>> begin
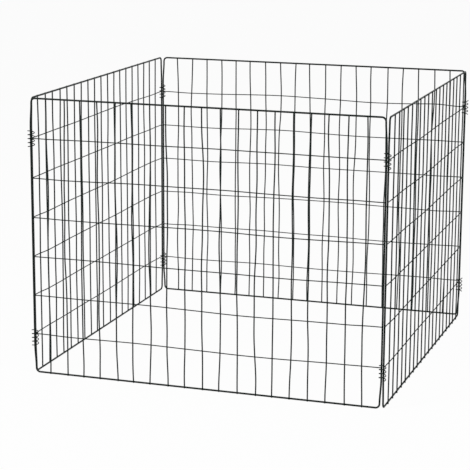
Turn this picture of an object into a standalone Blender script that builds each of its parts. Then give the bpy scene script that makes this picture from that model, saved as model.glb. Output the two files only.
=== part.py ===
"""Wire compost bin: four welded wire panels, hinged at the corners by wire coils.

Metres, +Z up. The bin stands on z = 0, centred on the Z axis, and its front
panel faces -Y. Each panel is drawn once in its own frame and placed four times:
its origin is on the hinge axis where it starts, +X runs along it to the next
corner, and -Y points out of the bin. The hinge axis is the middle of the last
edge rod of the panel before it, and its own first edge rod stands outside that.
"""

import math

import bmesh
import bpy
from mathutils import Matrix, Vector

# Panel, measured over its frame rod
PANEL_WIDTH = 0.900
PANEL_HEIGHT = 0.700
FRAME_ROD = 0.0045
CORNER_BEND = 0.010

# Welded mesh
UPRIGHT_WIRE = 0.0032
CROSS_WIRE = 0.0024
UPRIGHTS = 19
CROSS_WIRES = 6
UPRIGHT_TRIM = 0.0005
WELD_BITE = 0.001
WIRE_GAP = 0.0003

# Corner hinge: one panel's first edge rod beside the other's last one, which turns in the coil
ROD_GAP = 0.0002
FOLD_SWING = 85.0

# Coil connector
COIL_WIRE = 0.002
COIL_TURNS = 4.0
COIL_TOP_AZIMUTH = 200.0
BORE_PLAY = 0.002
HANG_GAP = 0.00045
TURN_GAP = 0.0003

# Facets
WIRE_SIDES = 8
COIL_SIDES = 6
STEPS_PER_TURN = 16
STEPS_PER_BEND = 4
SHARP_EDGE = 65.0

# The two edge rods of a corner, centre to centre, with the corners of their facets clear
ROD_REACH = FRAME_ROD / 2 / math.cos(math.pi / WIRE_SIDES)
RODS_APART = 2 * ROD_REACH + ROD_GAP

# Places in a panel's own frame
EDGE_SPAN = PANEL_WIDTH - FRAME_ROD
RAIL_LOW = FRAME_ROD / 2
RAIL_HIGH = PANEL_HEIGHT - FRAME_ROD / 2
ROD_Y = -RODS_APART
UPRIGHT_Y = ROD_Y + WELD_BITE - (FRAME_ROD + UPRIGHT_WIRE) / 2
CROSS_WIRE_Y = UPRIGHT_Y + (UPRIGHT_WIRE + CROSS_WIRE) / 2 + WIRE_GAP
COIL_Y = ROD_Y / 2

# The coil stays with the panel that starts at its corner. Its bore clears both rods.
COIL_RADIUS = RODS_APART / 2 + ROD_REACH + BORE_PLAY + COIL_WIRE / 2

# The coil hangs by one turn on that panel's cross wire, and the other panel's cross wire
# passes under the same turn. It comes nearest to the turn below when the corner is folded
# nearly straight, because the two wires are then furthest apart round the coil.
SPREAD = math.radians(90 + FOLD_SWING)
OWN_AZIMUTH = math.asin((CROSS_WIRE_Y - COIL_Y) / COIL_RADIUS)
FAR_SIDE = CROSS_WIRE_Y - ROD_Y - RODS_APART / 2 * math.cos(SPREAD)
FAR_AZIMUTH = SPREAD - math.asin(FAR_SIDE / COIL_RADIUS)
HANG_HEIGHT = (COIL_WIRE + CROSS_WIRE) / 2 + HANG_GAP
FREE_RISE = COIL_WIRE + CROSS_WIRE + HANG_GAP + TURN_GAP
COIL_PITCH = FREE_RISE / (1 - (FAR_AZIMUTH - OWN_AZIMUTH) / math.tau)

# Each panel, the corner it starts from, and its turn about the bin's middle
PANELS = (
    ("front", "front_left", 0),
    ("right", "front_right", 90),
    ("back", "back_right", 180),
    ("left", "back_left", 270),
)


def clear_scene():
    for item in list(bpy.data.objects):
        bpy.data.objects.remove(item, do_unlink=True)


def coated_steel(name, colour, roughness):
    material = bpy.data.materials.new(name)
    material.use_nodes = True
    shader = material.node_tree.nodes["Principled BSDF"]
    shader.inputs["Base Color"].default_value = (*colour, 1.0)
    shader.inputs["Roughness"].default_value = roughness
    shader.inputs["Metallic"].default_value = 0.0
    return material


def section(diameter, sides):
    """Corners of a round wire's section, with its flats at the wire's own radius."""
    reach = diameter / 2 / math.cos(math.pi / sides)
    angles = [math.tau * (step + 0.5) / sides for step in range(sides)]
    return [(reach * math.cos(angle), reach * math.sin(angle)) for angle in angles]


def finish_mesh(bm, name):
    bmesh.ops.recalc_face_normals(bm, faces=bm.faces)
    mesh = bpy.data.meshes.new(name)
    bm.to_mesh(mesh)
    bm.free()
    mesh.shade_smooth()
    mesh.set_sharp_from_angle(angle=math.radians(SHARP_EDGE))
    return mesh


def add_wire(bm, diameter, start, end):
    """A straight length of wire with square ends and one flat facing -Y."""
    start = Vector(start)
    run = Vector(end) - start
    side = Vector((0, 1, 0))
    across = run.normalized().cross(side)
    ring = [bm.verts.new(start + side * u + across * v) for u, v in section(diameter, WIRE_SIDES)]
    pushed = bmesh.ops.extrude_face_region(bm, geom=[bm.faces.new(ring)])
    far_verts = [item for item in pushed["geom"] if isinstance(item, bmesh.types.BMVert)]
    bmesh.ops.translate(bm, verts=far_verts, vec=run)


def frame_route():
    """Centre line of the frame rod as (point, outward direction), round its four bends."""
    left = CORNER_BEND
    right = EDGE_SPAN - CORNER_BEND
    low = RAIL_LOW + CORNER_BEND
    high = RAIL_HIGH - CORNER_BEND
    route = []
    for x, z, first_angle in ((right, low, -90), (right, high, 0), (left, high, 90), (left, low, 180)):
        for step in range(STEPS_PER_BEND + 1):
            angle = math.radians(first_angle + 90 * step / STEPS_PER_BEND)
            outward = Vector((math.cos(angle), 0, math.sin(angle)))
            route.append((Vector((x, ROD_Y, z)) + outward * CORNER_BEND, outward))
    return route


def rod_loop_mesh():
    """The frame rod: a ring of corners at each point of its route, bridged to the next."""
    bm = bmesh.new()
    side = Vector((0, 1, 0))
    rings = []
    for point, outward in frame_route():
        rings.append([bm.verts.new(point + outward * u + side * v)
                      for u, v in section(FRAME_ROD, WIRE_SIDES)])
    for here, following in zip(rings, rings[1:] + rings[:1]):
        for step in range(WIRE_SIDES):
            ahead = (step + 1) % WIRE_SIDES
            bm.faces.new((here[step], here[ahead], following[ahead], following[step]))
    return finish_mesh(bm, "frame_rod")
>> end
- _What you need to do_: Extract each line of the listing above, copying it word for word.

- _Task output_:
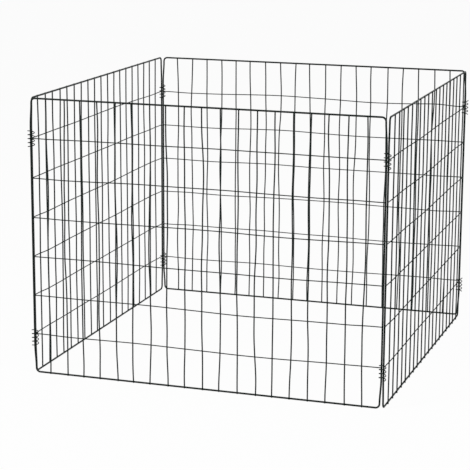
Turn this picture of an object into a standalone Blender script that builds each of its parts. Then give the bpy scene script that makes this picture from that model, saved as model.glb. Output the two files only.
=== part.py ===
"""Wire compost bin: four welded wire panels, hinged at the corners by wire coils.

Metres, +Z up. The bin stands on z = 0, centred on the Z axis, and its front
panel faces -Y. Each panel is drawn once in its own frame and placed four times:
its origin is on the hinge axis where it starts, +X runs along it to the next
corner, and -Y points out of the bin. The hinge axis is the middle of the last
edge rod of the panel before it, and its own first edge rod stands outside that.
"""

import math

import bmesh
import bpy
from mathutils import Matrix, Vector

# Panel, measured over its frame rod
PANEL_WIDTH = 0.900
PANEL_HEIGHT = 0.700
FRAME_ROD = 0.0045
CORNER_BEND = 0.010

# Welded mesh
UPRIGHT_WIRE = 0.0032
CROSS_WIRE = 0.0024
UPRIGHTS = 19
CROSS_WIRES = 6
UPRIGHT_TRIM = 0.0005
WELD_BITE = 0.001
WIRE_GAP = 0.0003

# Corner hinge: one panel's first edge rod beside the other's last one, which turns in the coil
ROD_GAP = 0.0002
FOLD_SWING = 85.0

# Coil connector
COIL_WIRE = 0.002
COIL_TURNS = 4.0
COIL_TOP_AZIMUTH = 200.0
BORE_PLAY = 0.002
HANG_GAP = 0.00045
TURN_GAP = 0.0003

# Facets
WIRE_SIDES = 8
COIL_SIDES = 6
STEPS_PER_TURN = 16
STEPS_PER_BEND = 4
SHARP_EDGE = 65.0

# The two edge rods of a corner, centre to centre, with the corners of their facets clear
ROD_REACH = FRAME_ROD / 2 / math.cos(math.pi / WIRE_SIDES)
RODS_APART = 2 * ROD_REACH + ROD_GAP

# Places in a panel's own frame
EDGE_SPAN = PANEL_WIDTH - FRAME_ROD
RAIL_LOW = FRAME_ROD / 2
RAIL_HIGH = PANEL_HEIGHT - FRAME_ROD / 2
ROD_Y = -RODS_APART
UPRIGHT_Y = ROD_Y + WELD_BITE - (FRAME_ROD + UPRIGHT_WIRE) / 2
CROSS_WIRE_Y = UPRIGHT_Y + (UPRIGHT_WIRE + CROSS_WIRE) / 2 + WIRE_GAP
COIL_Y = ROD_Y / 2

# The coil stays with the panel that starts at its corner. Its bore clears both rods.
COIL_RADIUS = RODS_APART / 2 + ROD_REACH + BORE_PLAY + COIL_WIRE / 2

# The coil hangs by one turn on that panel's cross wire, and the other panel's cross wire
# passes under the same turn. It comes nearest to the turn below when the corner is folded
# nearly straight, because the two wires are then furthest apart round the coil.
SPREAD = math.radians(90 + FOLD_SWING)
OWN_AZIMUTH = math.asin((CROSS_WIRE_Y - COIL_Y) / COIL_RADIUS)
FAR_SIDE = CROSS_WIRE_Y - ROD_Y - RODS_APART / 2 * math.cos(SPREAD)
FAR_AZIMUTH = SPREAD - math.asin(FAR_SIDE / COIL_RADIUS)
HANG_HEIGHT = (COIL_WIRE + CROSS_WIRE) / 2 + HANG_GAP
FREE_RISE = COIL_WIRE + CROSS_WIRE + HANG_GAP + TURN_GAP
COIL_PITCH = FREE_RISE / (1 - (FAR_AZIMUTH - OWN_AZIMUTH) / math.tau)

# Each panel, the corner it starts from, and its turn about the bin's middle
PANELS = (
    ("front", "front_left", 0),
    ("right", "front_right", 90),
    ("back", "back_right", 180),
    ("left", "back_left", 270),
)


def clear_scene():
    for item in list(bpy.data.objects):
        bpy.data.objects.remove(item, do_unlink=True)


def coated_steel(name, colour, roughness):
    material = bpy.data.materials.new(name)
    material.use_nodes = True
    shader = material.node_tree.nodes["Principled BSDF"]
    shader.inputs["Base Color"].default_value = (*colour, 1.0)
    shader.inputs["Roughness"].default_value = roughness
    shader.inputs["Metallic"].default_value = 0.0
    return material


def section(diameter, sides):
    """Corners of a round wire's section, with its flats at the wire's own radius."""
    reach = diameter / 2 / math.cos(math.pi / sides)
    angles = [math.tau * (step + 0.5) / sides for step in range(sides)]
    return [(reach * math.cos(angle), reach * math.sin(angle)) for angle in angles]


def finish_mesh(bm, name):
    bmesh.ops.recalc_face_normals(bm, faces=bm.faces)
    mesh = bpy.data.meshes.new(name)
    bm.to_mesh(mesh)
    bm.free()
    mesh.shade_smooth()
    mesh.set_sharp_from_angle(angle=math.radians(SHARP_EDGE))
    return mesh


def add_wire(bm, diameter, start, end):
    """A straight length of wire with square ends and one flat facing -Y."""
    start = Vector(start)
    run = Vector(end) - start
    side = Vector((0, 1, 0))
    across = run.normalized().cross(side)
    ring = [bm.verts.new(start + side * u + across * v) for u, v in section(diameter, WIRE_SIDES)]
    pushed = bmesh.ops.extrude_face_region(bm, geom=[bm.faces.new(ring)])
    far_verts = [item for item in pushed["geom"] if isinstance(item, bmesh.types.BMVert)]
    bmesh.ops.translate(bm, verts=far_verts, vec=run)


def frame_route():
    """Centre line of the frame rod as (point, outward direction), round its four bends."""
    left = CORNER_BEND
    right = EDGE_SPAN - CORNER_BEND
    low = RAIL_LOW + CORNER_BEND
    high = RAIL_HIGH - CORNER_BEND
    route = []
    for x, z, first_angle in ((right, low, -90), (right, high, 0), (left, high, 90), (left, low, 180)):
        for step in range(STEPS_PER_BEND + 1):
            angle = math.radians(first_angle + 90 * step / STEPS_PER_BEND)
            outward = Vector((math.cos(angle), 0, math.sin(angle)))
            route.append((Vector((x, ROD_Y, z)) + outward * CORNER_BEND, outward))
    return route


def rod_loop_mesh():
    """The frame rod: a ring of corners at each point of its route, bridged to the next."""
    bm = bmesh.new()
    side = Vector((0, 1, 0))
    rings = []
    for point, outward in frame_route():
        rings.append([bm.verts.new(point + outward * u + side * v)
                      for u, v in section(FRAME_ROD, WIRE_SIDES)])
    for here, following in zip(rings, rings[1:] + rings[:1]):
        for step in range(WIRE_SIDES):
            ahead = (step + 1) % WIRE_SIDES
            bm.faces.new((here[step], here[ahead], following[ahead], following[step]))
    return finish_mesh(bm, "frame_rod")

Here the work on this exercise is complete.